October 6, 2010

posted Oct 13, 2010, 5:14 PM by EmanuelaleunamE

Skies were yet again cloudy, so we were treated to a Powerpoint presentation by Donna on the topic of astrobiology. We discussed the possibility of life existing sometime in the past or currently on Mars (whose smoothened rocks suggest the existence of water at some point in its history, ALH84001 meteorite possibly shows bacteria-like structures, and Nakhla meteorite contains hydrocarbons), Titan (covered with liquid CH4 that could compare to liquid H2O), Europa (covered with ice and possibly having an ocean filled with life underneath the surface), and the newly-discovered Earth-like extrasolar planet Gliese 581g. We also touched on the possibility of silicon-based life toward the end of the presentation.

September 29 2010

posted Sep 29, 2010, 6:09 PM by Christopher Leeney   [ updated Sep 29, 2010, 7:15 PM ]
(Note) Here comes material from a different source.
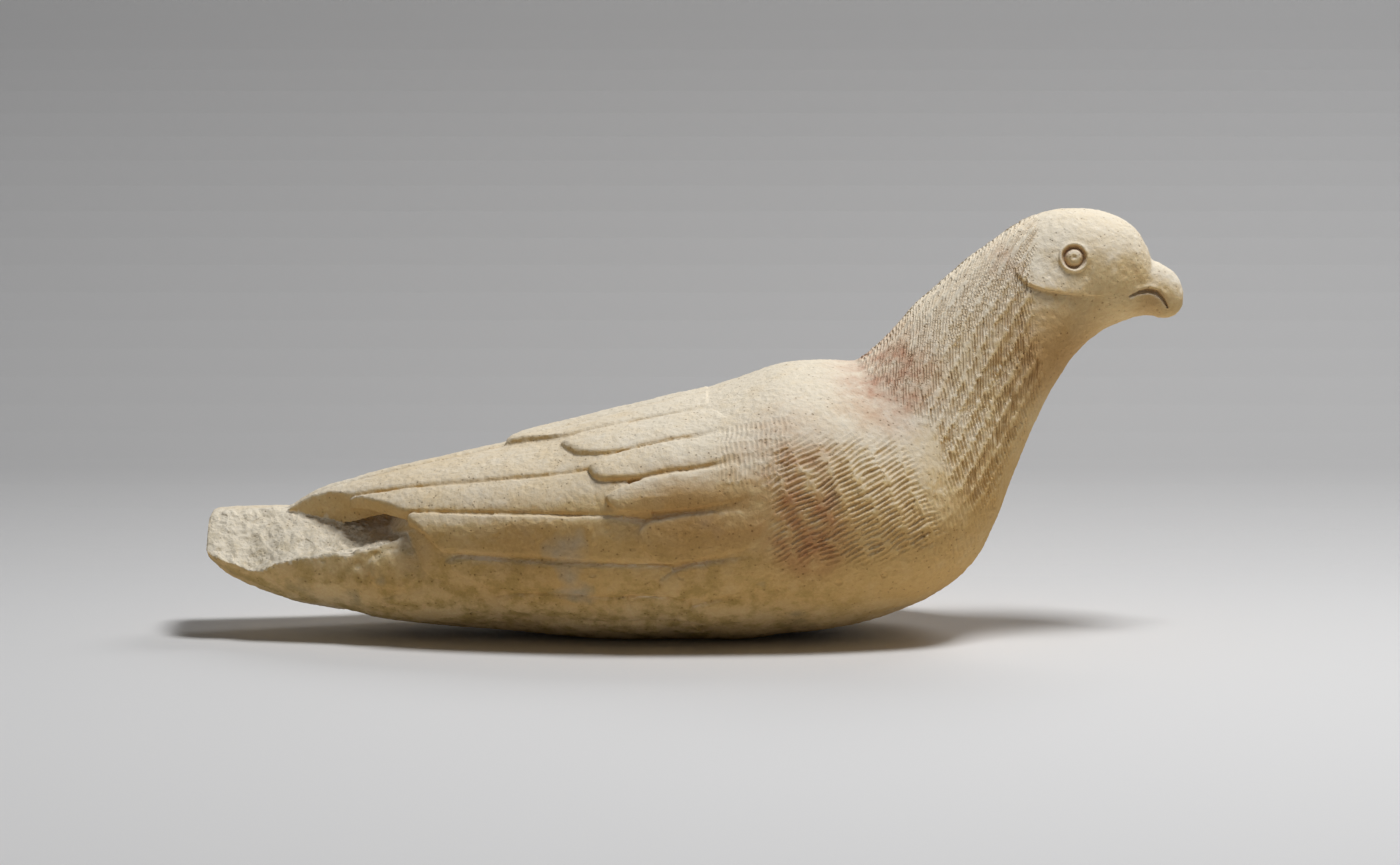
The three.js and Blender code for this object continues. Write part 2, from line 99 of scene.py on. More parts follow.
class Chance:
    """Seeded random numbers and noise over points, the same on every run."""

    PRIMES = (73856093, 19349663, 83492791)

    @classmethod
    def draw(cls, seed: int, *cells: Array) -> Array:
        """Draws one number from 0 to 1 for each cell.

        Args:
            seed: which set of numbers to draw.
            cells: up to three arrays of whole numbers that name the cells.

        Returns:
            The numbers, the same for the same cell.
        """
        mixed = np.full(np.shape(cells[0]), (seed * 2654435761 + 12345) % 2**32, np.uint32)
        for prime, cell in zip(cls.PRIMES, cells):
            mixed ^= (np.asarray(cell).astype(np.int64) & 0xFFFFFFFF).astype(np.uint32) * np.uint32(prime)
            mixed ^= mixed >> np.uint32(15)
            mixed *= np.uint32(2246822519)
            mixed ^= mixed >> np.uint32(13)
            mixed *= np.uint32(3266489917)
            mixed ^= mixed >> np.uint32(16)
        return mixed / 2**32

    @classmethod
    def noise(cls, points: Array, size: float, seed: int, octaves: int = 1) -> Array:
        """Smooth noise from -1 to 1.

        Args:
            points: one row of three coordinates a point.
            size: how wide its bumps are, in the points' unit.
            seed: which noise.
            octaves: how many times finer and weaker noise is added.

        Returns:
            The noise at each point.
        """
        total = np.zeros(len(points))
        for octave in range(octaves):
            scaled = points * (2**octave / size) + 17.3 * octave
            cell = np.floor(scaled).astype(np.int64)
            part = scaled - cell
            part = part * part * (3 - 2 * part)
            layers = []
            for k in range(8):
                corner = [cell[:, axis] + (k >> axis & 1) for axis in range(3)]
                layers.append(cls.draw(seed + 101 * octave, *corner))
            for axis in range(3):
                layers = [mix(layers[j], layers[j + 1], part[:, axis]) for j in range(0, len(layers), 2)]
            total += (2 * layers[0] - 1) / 2**octave
        return total

    @classmethod
    def spots(cls, points: Array, size: float, seed: int) -> tuple[Array, Array]:
        """Scatters one spot in each cell of a grid.

        Args:
            points: one row of three coordinates a point.
            size: the width of a cell.
            seed: which spots.

        Returns:
            How far each point is from its nearest spot, and that spot's own random number.
        """
        scaled = points / size
        cell = np.floor(scaled).astype(np.int64)
        nearest = np.full(len(points), 9.0)
        owner = np.zeros(len(points))
        for k in range(27):
            shift = (k % 3 - 1, k // 3 % 3 - 1, k // 9 - 1)
            at = [cell[:, axis] + shift[axis] for axis in range(3)]
            away = sum((at[axis] + cls.draw(seed + axis, *at) - scaled[:, axis]) ** 2 for axis in range(3))
            closer = away < nearest
            nearest = np.where(closer, away, nearest)
            owner = np.where(closer, cls.draw(seed + 7, *at), owner)
        return np.sqrt(nearest) * size, owner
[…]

  • Overcast, no telescope today
  • T-shirts are out, because SGA funding ran out
  • Greg gave a powerpoint presentation on some aspects of the search for extrasolar planets, to celebrate the discovery of the first extrasolar planet found in the habitable zone.
  • Watched a short NASA video on Kepler (http://www.youtube.com/watch?v=MdodLNvlo4M)
    • Kepler uses very wide-field (10 degree x 10 degree) photometry with a 96 megapixel CCD that detects very accurately and with low noise variations in brightness, in order to detect planetary transits of stars.
  • Watched a video on interesting astronomical questions from Sixty Symbols.
  • Listened to a podcast and watched a slideshow.
  • Looked at Formalhaut after some interesting discussion about solar system physics and wild hypotheticals.

September 22 2010

posted Sep 23, 2010, 11:20 AM by Christopher Leeney   [ updated Sep 23, 2010, 2:31 PM ]
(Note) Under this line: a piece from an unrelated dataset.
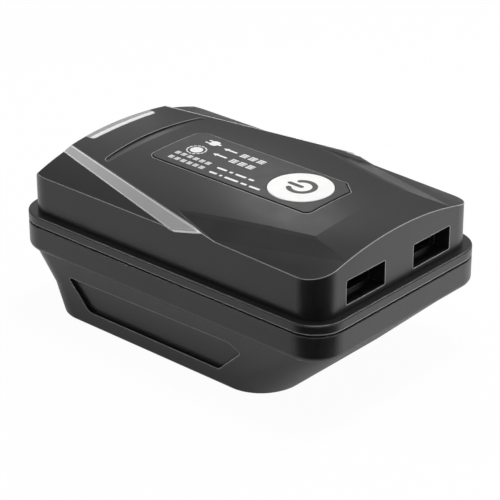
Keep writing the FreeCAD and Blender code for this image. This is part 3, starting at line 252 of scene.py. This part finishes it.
def make_area_light(name, direction, distance, width, height, level, target):
    """A soft box; its level is the light that it brings to a surface facing it, 1 being plain white."""
    data = bpy.data.lights.new(name, "AREA")
    data.shape = "RECTANGLE"
    data.size = width
    data.size_y = height
    data.energy = level * math.pi ** 2 * distance ** 2
    light = bpy.data.objects.new(name, data)
    bpy.context.scene.collection.objects.link(light)
    towards = Vector(direction).normalized()
    light.location = Vector(target) + towards * distance
    light.rotation_euler = towards.to_track_quat("Z", "Y").to_euler()
    light.visible_camera = False
    light.visible_glossy = name != BOX_WITHOUT_GLOSS


def make_card(name, corners, strength):
    """A card over the floor that only glossy rays see."""
    material = bpy.data.materials.new(name)
    nodes, links = empty_tree(material)
    face = nodes.new("ShaderNodeEmission")
    face.inputs["Strength"].default_value = strength
    output = nodes.new("ShaderNodeOutputMaterial")
    links.new(face.outputs[0], output.inputs["Surface"])
    card = make_sheet(name, [(x * MM, y * MM, CARD_LIFT) for x, y in corners], material)
    card.visible_camera = False
    card.visible_diffuse = False
    card.visible_transmission = False
    card.visible_shadow = False


class Shade:
    """A material under construction: one principled shader and textures in the object's own metres."""

    def __init__(self, name, colour, roughness, metallic=0.0, specular=0.5):
        self.material = bpy.data.materials.new(name)
        self.material.use_nodes = True
        self.nodes = self.material.node_tree.nodes
        self.links = self.material.node_tree.links
        self.shader = self.nodes["Principled BSDF"]
        self.set("Base Color", (*colour, 1))
        self.set("Roughness", roughness)
        self.set("Metallic", metallic)
        self.set("Specular IOR Level", specular)
        self.place = self.nodes.new("ShaderNodeTexCoord").outputs["Object"]
        self.height = None

    def set(self, socket, value):
        self.shader.inputs[socket].default_value = value

    def stretched(self, scale):
        """The object's coordinates, scaled along each axis."""
        node = self.nodes.new("ShaderNodeMapping")
        node.inputs["Scale"].default_value = scale
        self.links.new(self.place, node.inputs["Vector"])
        return node.outputs["Vector"]

    def noise(self, size, detail=2.0, rough=0.55, place=None):
        """Cloudy noise whose blotches are about size metres across."""
        node = self.nodes.new("ShaderNodeTexNoise")
        node.inputs["Scale"].default_value = 1.0 / size
        node.inputs["Detail"].default_value = detail
        node.inputs["Roughness"].default_value = rough
        self.links.new(place or self.place, node.inputs["Vector"])
        return node.outputs["Fac"]

    def cells(self, size):
        """Distance to the middle of cells that are about size metres across."""
        node = self.nodes.new("ShaderNodeTexVoronoi")
        node.inputs["Scale"].default_value = 1.0 / size
        self.links.new(self.place, node.inputs["Vector"])
        return node.outputs["Distance"]

    def map_range(self, value, start, end, low=0.0, high=1.0):
        """low where value is at start, high where it is at end, and even between them."""
        node = self.nodes.new("ShaderNodeMapRange")
        node.inputs["From Min"].default_value = start
        node.inputs["From Max"].default_value = end
        node.inputs["To Min"].default_value = low
        node.inputs["To Max"].default_value = high
        self.links.new(value, node.inputs["Value"])
        return node.outputs["Result"]

    def ramp(self, value, low, high, at=(0.3, 0.7)):
        """Colour from low to high as value goes through the two places in at."""
        node = self.nodes.new("ShaderNodeValToRGB")
        node.color_ramp.elements[0].position = at[0]
        node.color_ramp.elements[0].color = (*low, 1)
        node.color_ramp.elements[1].position = at[1]
        node.color_ramp.elements[1].color = (*high, 1)
        self.links.new(value, node.inputs["Fac"])
        return node.outputs["Color"]

    def colour_from(self, value, low, high, at=(0.3, 0.7)):
        self.links.new(self.ramp(value, low, high, at), self.shader.inputs["Base Color"])

    def rough_from(self, value, low, high):
        """Roughness from low to high, over the middle of what a noise gives."""
        self.links.new(self.map_range(value, 0.3, 0.7, low, high), self.shader.inputs["Roughness"])

    def painted_edge_highlight(self, colour, reach):
        """Painted highlight: turns the colour laid on before into this one along sharp outer edges, within
        reach metres, standing in for the light that small rounds on those edges would catch.
        """
        openness = self.nodes.new("ShaderNodeAmbientOcclusion")
        openness.inside = True
        openness.only_local = True
        openness.samples = 8
        openness.inputs["Distance"].default_value = reach
        # Mask of the painted edge highlight: full where the inside occlusion says an outer edge is near
        highlight_mask = self.map_range(openness.outputs["AO"], EDGE_HIGHLIGHT_START, EDGE_HIGHLIGHT_FULL)
        mix = self.nodes.new("ShaderNodeMixRGB")
        socket = self.shader.inputs["Base Color"]
        self.links.new(highlight_mask, mix.inputs["Fac"])
        self.links.new(socket.links[0].from_socket, mix.inputs["Color1"])
        mix.inputs["Color2"].default_value = (*colour, 1)
        self.links.new(mix.outputs["Color"], socket)

    def along(self, axis):
        """The object's coordinate along one axis."""
        node = self.nodes.new("ShaderNodeSeparateXYZ")
        self.links.new(self.place, node.inputs["Vector"])
        return node.outputs[axis]

    def bump(self, value, strength, depth):
        """Adds a relief of the given depth in metres over the reliefs that are there already."""
        node = self.nodes.new("ShaderNodeBump")
        node.inputs["Strength"].default_value = strength
        node.inputs["Distance"].default_value = depth
        self.links.new(value, node.inputs["Height"])
        if self.height:
            self.links.new(self.height, node.inputs["Normal"])
        self.height = node.outputs["Normal"]
        self.links.new(self.height, self.shader.inputs["Normal"])


def case_plastic():
    """Charcoal ABS with a spark-eroded satin grain."""
    shade = Shade("case_plastic", (0.012, 0.012, 0.0123), 0.32, specular=0.5)
    shade.colour_from(shade.noise(0.22 * MM, 3, 0.7), (0.009, 0.009, 0.0093), (0.015, 0.015, 0.0153))
    # Painted highlight: light grey along sharp outer edges, in place of the light that small edge rounds
    # would catch
    shade.painted_edge_highlight((0.42, 0.42, 0.42), 0.28 * MM)
    shade.rough_from(shade.noise(9 * MM, 3), 0.29, 0.35)
    shade.bump(shade.noise(0.35 * MM, 3, 0.6), 0.3, 0.008 * MM)
    shade.bump(shade.noise(28 * MM, 2), 0.25, 0.08 * MM)
    return shade.material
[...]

  • Thunderstorms closeby north and south of our location at 8:30. Rain at 9:00. Faculty advisor gone.  No telescope today.
  • Decided on a T-shirt design
  • Watched Carl Sagan's Cosmos (chapter 11: The Persistence of Memory)

September 15 2010

posted Sep 20, 2010, 8:09 PM by Christopher Leeney   [ updated Sep 22, 2010, 6:39 PM ]
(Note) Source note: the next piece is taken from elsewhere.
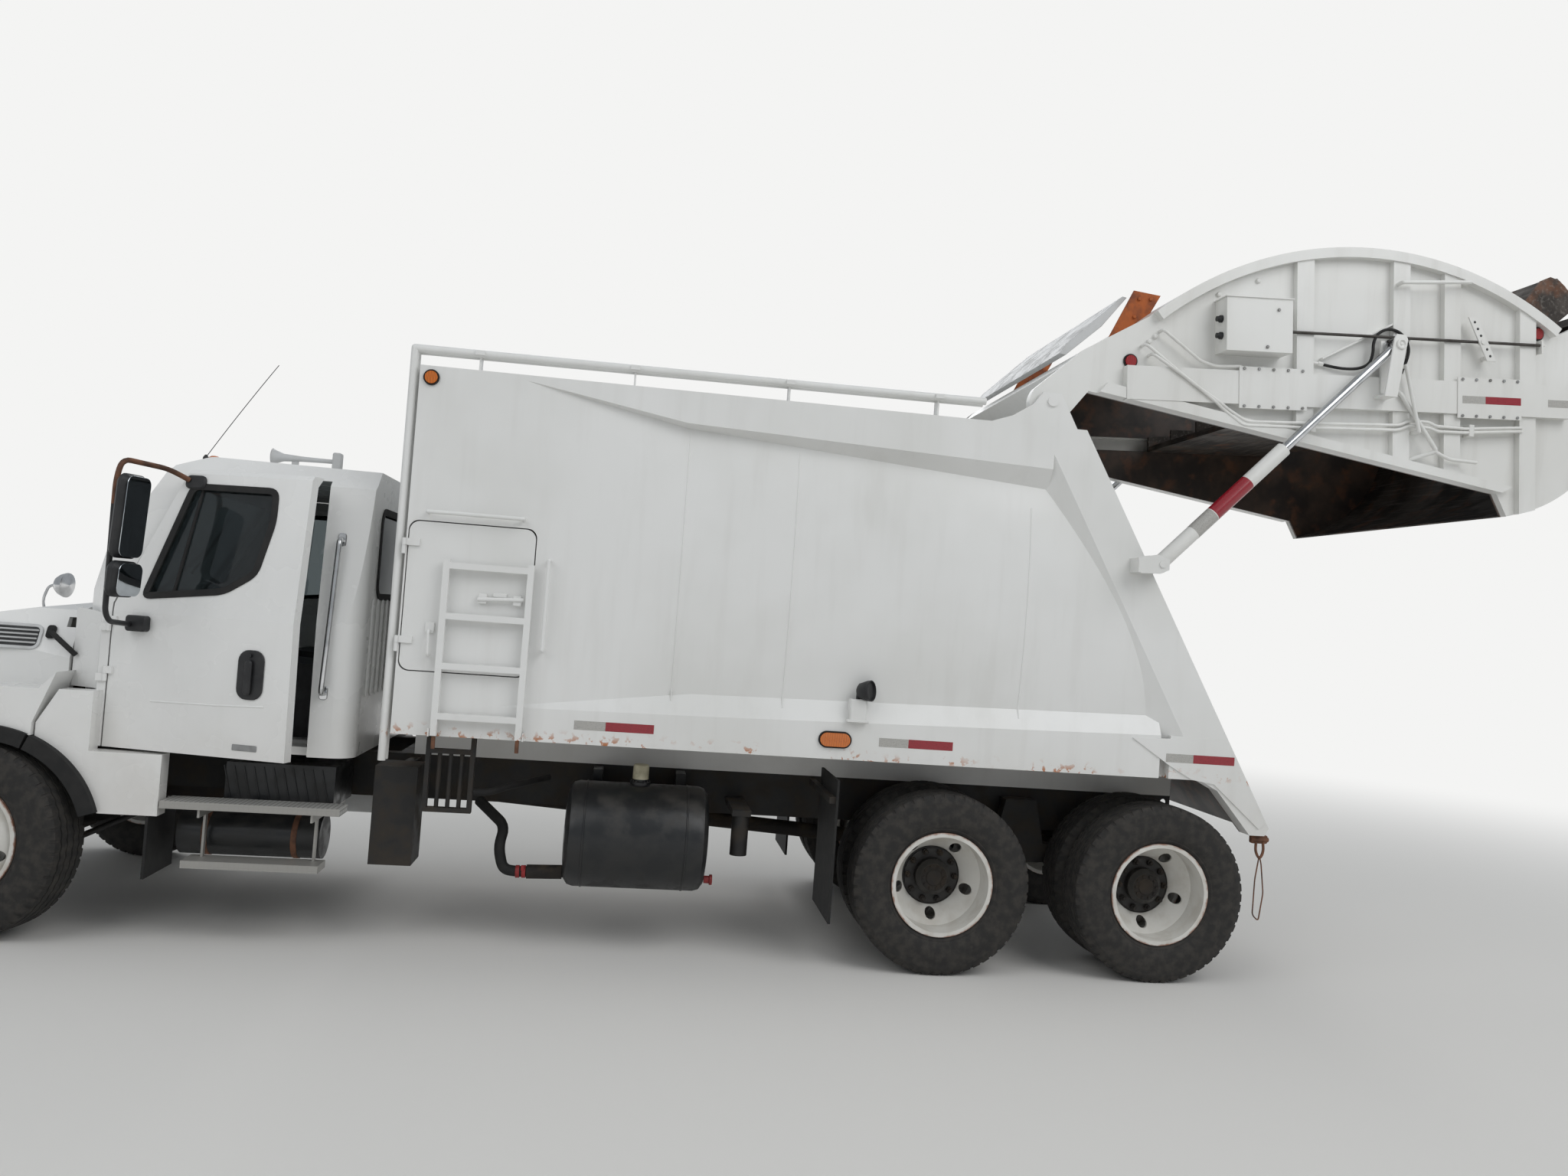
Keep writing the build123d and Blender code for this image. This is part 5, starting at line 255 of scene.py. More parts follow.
def pressed_tread(name):
    """Aluminium step tread with pressed grip cells about 25 mm apart, worn bright on top."""
    material, tree = blank(name)
    cells = node(tree, "TexVoronoi", {"distance": "CHEBYCHEV"}, Scale=40.0, Randomness=0.0,
                 Vector=node(tree, "TexCoord").outputs["Object"]).outputs["Distance"]
    worn = node(tree, "MapRange", SMOOTH, Value=cells, i1=0.25, i2=0.42)
    return finished(material, Base_Color=lay(tree, "DADAD7", "A3A19C", worn), Metallic=0.35, Roughness=0.42,
                    Normal=node(tree, "Bump", Height=cells, Distance=0.003, Strength=0.7))


# Centre and half the width of the room inside the body, and of the room under the tailgate's hood
BODY_HOLLOW = (at((1.3, 0.0, 2.2)), 1.115)
HOOD_HOLLOW = (at((-2.500, 0.0, 2.289)), 1.115)
# Rust stands between these heights along the body's foot, and how much of it
RUST_BAND = (1.20, 1.29, 0.12)
BODY_WHITE = sprayed_enamel("body_enamel_on_steel", "E8E8E6", "DADAD6", 0.34, 0.07, RUST_BAND, BODY_HOLLOW)
TAIL_WHITE = sprayed_enamel("tailgate_enamel_on_steel", "E6E6E3", "D6D5D0", 0.38, 0.12, None, HOOD_HOLLOW)
CAB_WHITE = sprayed_enamel("cab_enamel_coated", "ECECEA", "E2E2E0", 0.22, 0.04)
TANK_BLACK = dusty_steel("tank_black_enamel", "1C1E20", "57534D", 0.3, 0.0, 0.35)
CHASSIS_BLACK = dusty_steel("chassis_black_paint", "1B1A19", "6A5E50", 0.6, 0.0, 0.5)
AXLE_IRON = dusty_steel("cast_iron_axle", "2A2725", "6F6253", 0.7, 0.3, 0.6)
BUMPER_GREY = dusty_steel("bumper_grey_enamel", "C9CACA", "8C857A", 0.4, 0.0, 0.3)
HOPPER_STEEL = scoured_steel("hopper_plate_scoured")
RUBBER_TYRE = tyre_rubber("tyre_rubber_dusty")
# Extruded rubber is matt black. Moulded polypropylene is half matt with a fine grain, and greyer as cab trim
SEAL_RUBBER = plain_finish("seal_rubber_extruded", "171717", "222120", 0.75)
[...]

  • Spent the beginning of the meeting fixing and questioning whether we had fixed the major misalignment problem the scope suffered over the weekend. 
  • Chris gave a short lecture on narrow-band astrophotography, light pollution, and false-color imagery.  Hope was offered that we would be able to use existing narrow-band filters in a classic configuration called the Hubble Palette.  We picked out the requisite filters, one for Hydrogen Alpha, one for Oxygen III, and one for Sulfur II, but learned that placing them in the filter wheel would require some significant disassembly.  We decided to try and use what was already in the wheel.
  • Tried a 300-second exposure of M27 using what we thought was a narrow-band hydrogen alpha filter, as a test case for beating light pollution.  Eventually decided that we had the alignment right, but nothing showed up between the stars.  We now suspect it was the wrong filter and that's why we had no detectable gas nebula on the result.
  • Broke out the filters and labelled them.
  • Tried and failed to get Jupiter and Uranus in the same image frame - close, but too far apart.
  • Eventually decided to try to image Jupiter using each filter on the wheel in order to build an RGB image, and demonstrated how to switch filters.  Much to our surprise, after our first image we found that either Io or its shadow was in transit across Jupiter.  Distributed copies of the resulting monochrome images in order to composite them later.

September 8 2010

posted Sep 20, 2010, 7:51 PM by Christopher Leeney   [ updated Sep 22, 2010, 6:37 PM ]

  • Introduced the very large group of newcomers to the Telescope and dome.
  • Introduced the control interface, from the old computer running the DOS Telescope Control Program, to TheSky Six that we use to point the telescope and locate things and astronomical image processing suite Maxim DL.  Demonstrated how to make a subset image.
  • Shot our first galaxy, Andromeda, and demonstrated how levels can be used to enhance contrast and bring out subtle details.
  • Got a few blurry images of Jupiter through a clear filter with a short exposure, demonstrating how to shoot a sequence.